In fact, Southern gentlemen had refused to play the game, considering
it undignified (running away, like slaves), too
democratic (taking turns at batting and fielding), and too working class
(actually, it was mainly played by white-collar workers). Southern
gentlemen preferred to hunt. The myth of baseball's origins as a uniquely
American game and the national pastime began to be circulated in the
late 1880s by sporting-goods businessman Albert Spalding and National
League president Abraham Mills. Besides promoting the game, it
emphasized national unity and downplayed sectional conflict.
Baseball fever did spread rapidly after the Civil War, even to the
South, and gained great popularity. Under the leadership of Arthur Pue
Gorman (a future U.S. senator), the National Association increased to 237 teams (147 in the Midwest) by 1867. Two years
later, the Cincinnati Red Stockings became the first professional
baseball team, and successfully toured the country. In 1872, a
professional association of baseball clubs was established, but it was
succeeded in 1876 by the National League of Professional Base Ball
Clubs, which was run more securely on business principles. By the
1880s (the time of this cartoon), the game was thriving, with more fans, newer parks, better
players, and increased revenues.
Baseball was one of the major sports spurring the development of
college athletics in the late-nineteenth century. In 1859, a
baseball game between two Massachusetts colleges, Williams and Amherst,
inaugurated intercollegiate sports competitions in the Northeast, which
spread to other regions after the Civil War. In the 1870s,
intercollegiate associations were formed for baseball, rowing, track and
field, football, and other sports. During that decade, rowing was
at the height of its popularity and the dominant sport in the
East. As a college sport, baseball was relatively more popular in
the Midwest and postwar South than it was in the Northeast, although the
top-ranked Harvard team drew 10,000 spectators to its home games. Football did not gain its preeminence as a
college sport until the twentieth century.
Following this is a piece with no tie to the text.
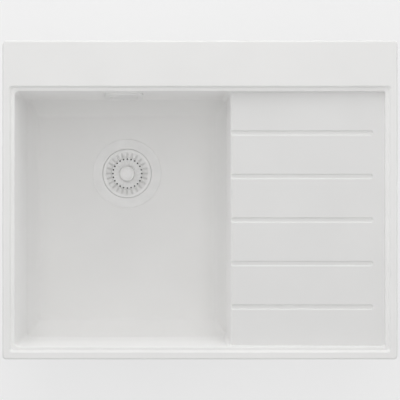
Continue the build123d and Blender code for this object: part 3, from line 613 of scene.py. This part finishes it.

The rise of college sports coincided with the opening of the college
curriculum to electives (courses chosen by the student instead of
mandated by the college). Before the Civil War, the college experience was a
four-year schedule of
fixed courses of a classical education, primarily in Greek, Latin, mathematics, and
natural philosophy, intended to discipline students mentally and
morally. Harvard president Charles Eliot led
other educational reformers in a push for the elective system, which
would offer more practical courses designed to
train experts in useful fields.
The adoption of the elective system meant the decline of requirements like
Latin and Greek and the development of new fields, such as political
science, history, education, modern languages, and economics. By the 1880s, physical education classes and gymnasiums were common on
most college campuses. The
elective system undermined loyalty to one's graduating class,
since courses were now populated by students from various years; yet
intercollegiate athletics helped replace that loss with loyalty to the
entire college through its sports teams. By the 1890s, most major colleges and universities
were operating under the elective system.